Short exercise
Go through the entries below and copy each line containing the word "with".

Entries shown
━━━
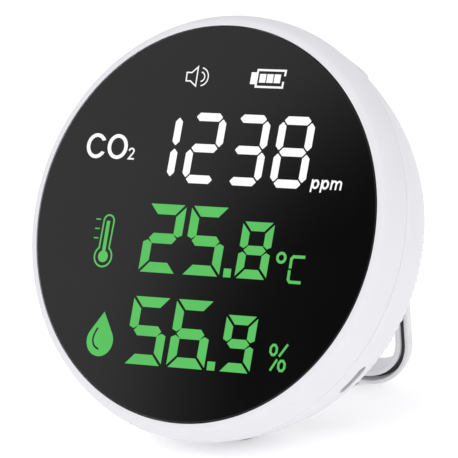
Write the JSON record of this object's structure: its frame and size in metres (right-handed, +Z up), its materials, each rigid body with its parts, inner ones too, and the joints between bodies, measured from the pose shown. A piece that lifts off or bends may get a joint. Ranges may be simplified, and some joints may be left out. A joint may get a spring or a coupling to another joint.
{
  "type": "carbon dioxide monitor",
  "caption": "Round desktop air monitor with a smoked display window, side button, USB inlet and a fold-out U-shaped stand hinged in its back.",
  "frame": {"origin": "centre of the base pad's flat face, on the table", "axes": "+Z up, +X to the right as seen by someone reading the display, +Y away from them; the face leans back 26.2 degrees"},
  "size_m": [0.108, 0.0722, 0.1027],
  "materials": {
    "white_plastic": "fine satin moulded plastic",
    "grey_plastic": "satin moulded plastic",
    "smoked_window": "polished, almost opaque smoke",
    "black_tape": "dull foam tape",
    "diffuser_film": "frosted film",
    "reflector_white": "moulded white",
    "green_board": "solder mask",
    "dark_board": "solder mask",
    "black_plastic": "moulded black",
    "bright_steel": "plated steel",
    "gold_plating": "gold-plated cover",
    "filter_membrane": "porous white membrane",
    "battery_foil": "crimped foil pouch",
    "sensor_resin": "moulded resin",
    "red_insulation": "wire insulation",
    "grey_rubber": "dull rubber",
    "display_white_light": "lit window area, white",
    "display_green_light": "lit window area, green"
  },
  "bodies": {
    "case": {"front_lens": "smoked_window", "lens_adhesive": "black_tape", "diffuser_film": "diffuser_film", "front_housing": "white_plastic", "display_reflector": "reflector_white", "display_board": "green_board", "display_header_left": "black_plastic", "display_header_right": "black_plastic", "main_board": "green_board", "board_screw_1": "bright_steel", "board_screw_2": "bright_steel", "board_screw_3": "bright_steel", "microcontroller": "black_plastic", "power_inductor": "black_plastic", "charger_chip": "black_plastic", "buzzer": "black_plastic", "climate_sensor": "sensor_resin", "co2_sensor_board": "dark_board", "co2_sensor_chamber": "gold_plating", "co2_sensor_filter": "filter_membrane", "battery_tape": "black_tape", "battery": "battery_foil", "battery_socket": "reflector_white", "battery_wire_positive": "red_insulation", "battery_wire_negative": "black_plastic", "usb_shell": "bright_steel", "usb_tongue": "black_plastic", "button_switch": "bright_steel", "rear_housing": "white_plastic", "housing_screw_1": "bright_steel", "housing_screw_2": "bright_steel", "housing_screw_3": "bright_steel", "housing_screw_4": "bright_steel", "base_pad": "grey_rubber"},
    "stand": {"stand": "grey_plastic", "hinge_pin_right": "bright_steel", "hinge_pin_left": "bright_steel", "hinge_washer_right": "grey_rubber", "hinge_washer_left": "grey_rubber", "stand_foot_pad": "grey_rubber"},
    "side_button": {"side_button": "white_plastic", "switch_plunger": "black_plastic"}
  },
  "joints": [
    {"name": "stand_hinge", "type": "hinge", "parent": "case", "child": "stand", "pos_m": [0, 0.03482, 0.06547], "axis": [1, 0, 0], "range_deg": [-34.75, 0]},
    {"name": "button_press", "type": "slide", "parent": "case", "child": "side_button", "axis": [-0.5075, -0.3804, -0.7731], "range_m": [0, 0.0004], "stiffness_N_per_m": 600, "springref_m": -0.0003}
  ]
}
━━━
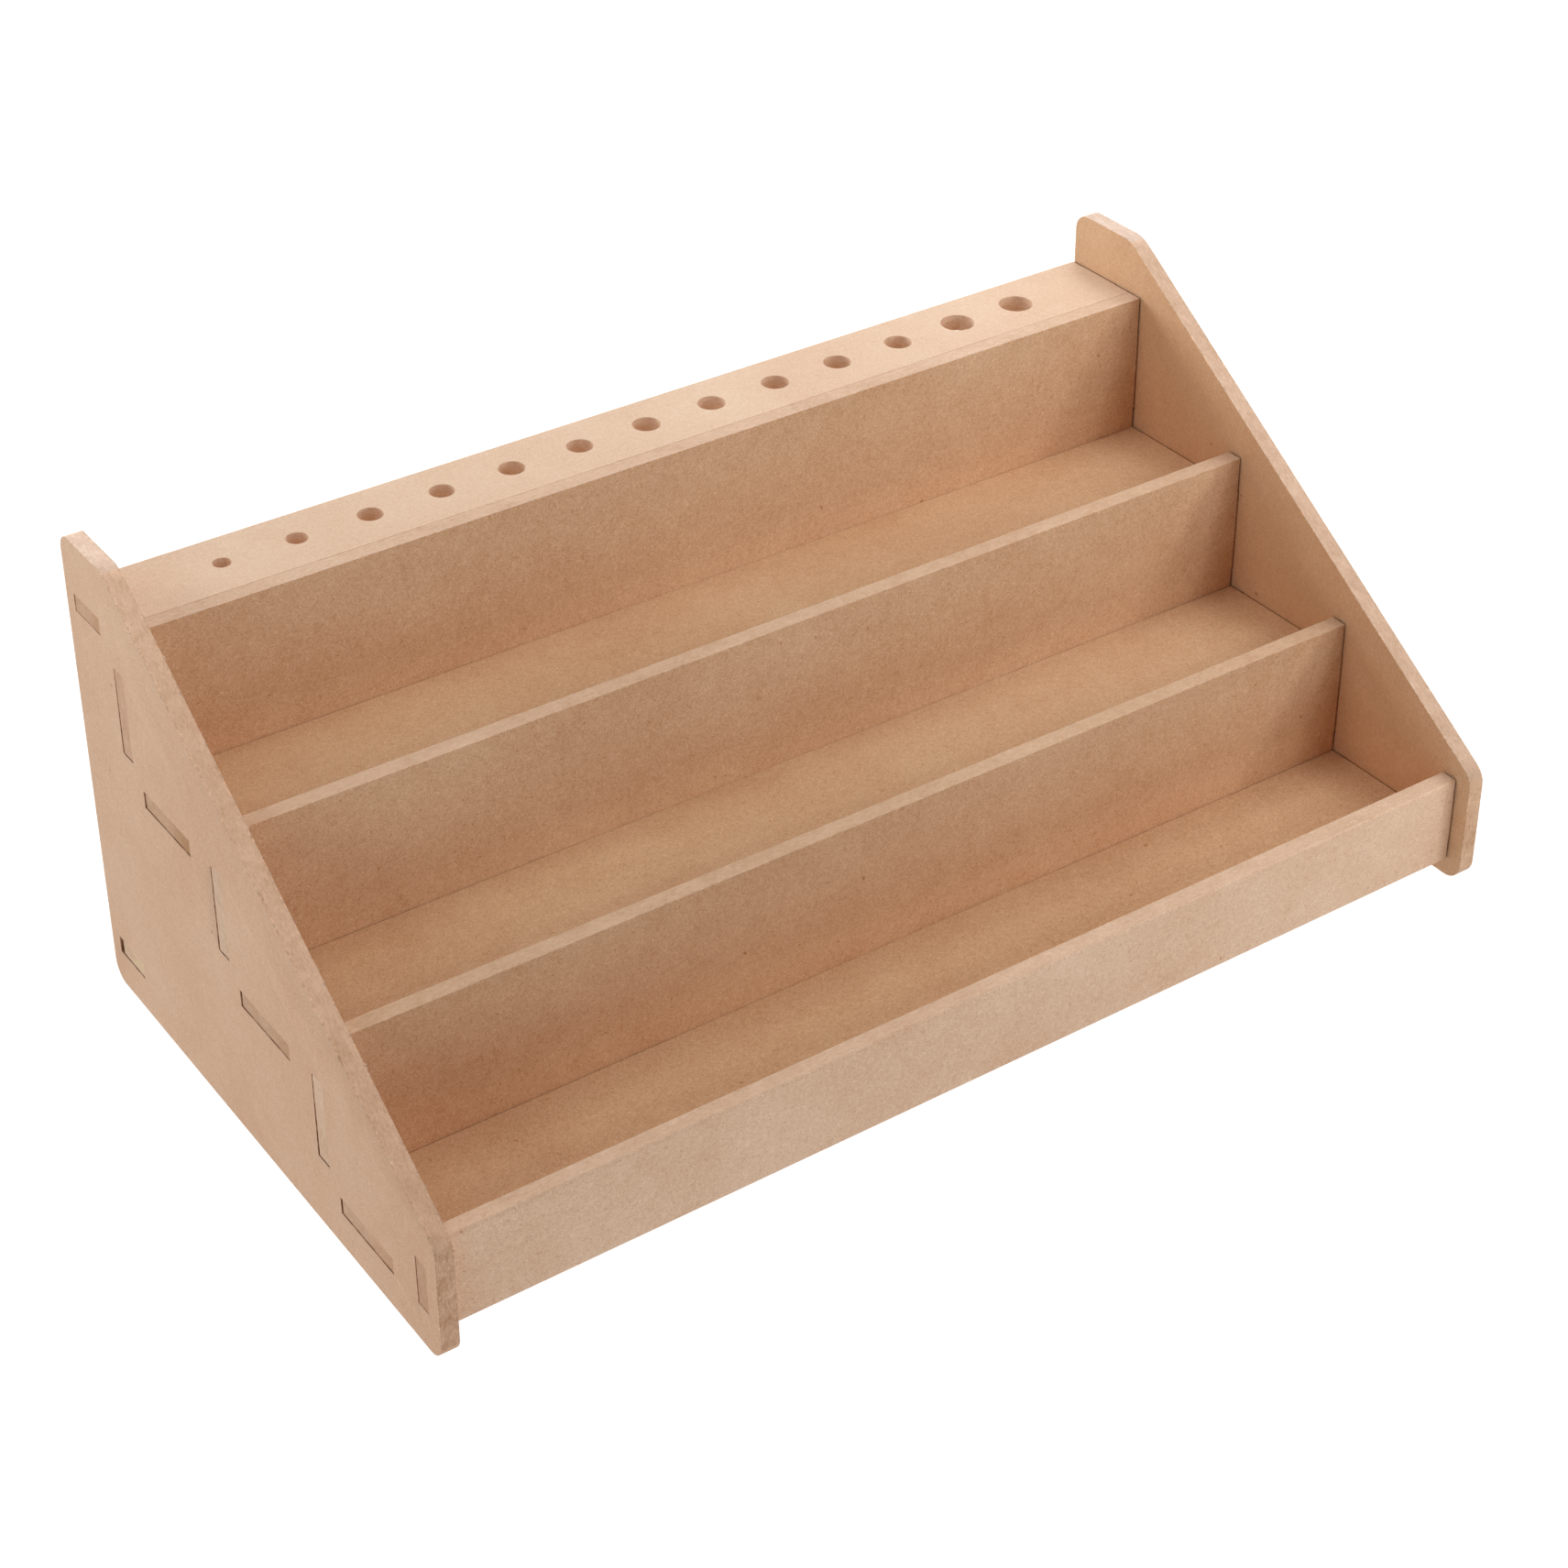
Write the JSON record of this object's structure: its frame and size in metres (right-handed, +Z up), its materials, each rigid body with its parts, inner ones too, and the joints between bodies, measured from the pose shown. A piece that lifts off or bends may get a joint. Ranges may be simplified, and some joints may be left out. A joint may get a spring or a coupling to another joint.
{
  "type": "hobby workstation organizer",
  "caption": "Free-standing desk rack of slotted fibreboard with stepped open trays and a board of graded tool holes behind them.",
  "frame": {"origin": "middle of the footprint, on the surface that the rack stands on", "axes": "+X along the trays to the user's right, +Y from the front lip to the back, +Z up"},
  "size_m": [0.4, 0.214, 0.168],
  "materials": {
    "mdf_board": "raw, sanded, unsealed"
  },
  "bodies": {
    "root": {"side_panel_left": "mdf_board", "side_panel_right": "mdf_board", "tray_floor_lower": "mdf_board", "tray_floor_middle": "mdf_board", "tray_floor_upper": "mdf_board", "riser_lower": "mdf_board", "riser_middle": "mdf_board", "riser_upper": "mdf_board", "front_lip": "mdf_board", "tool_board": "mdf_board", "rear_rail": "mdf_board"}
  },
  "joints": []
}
━━━
Task output
Write the JSON record of this object's structure: its frame and size in metres (right-handed, +Z up), its materials, each rigid body with its parts, inner ones too, and the joints between bodies, measured from the pose shown. A piece that lifts off or bends may get a joint. Ranges may be simplified, and some joints may be left out. A joint may get a spring or a coupling to another joint.
  "caption": "Round desktop air monitor with a smoked display window, side button, USB inlet and a fold-out U-shaped stand hinged in its back.",
Write the JSON record of this object's structure: its frame and size in metres (right-handed, +Z up), its materials, each rigid body with its parts, inner ones too, and the joints between bodies, measured from the pose shown. A piece that lifts off or bends may get a joint. Ranges may be simplified, and some joints may be left out. A joint may get a spring or a coupling to another joint.
  "caption": "Free-standing desk rack of slotted fibreboard with stepped open trays and a board of graded tool holes behind them.",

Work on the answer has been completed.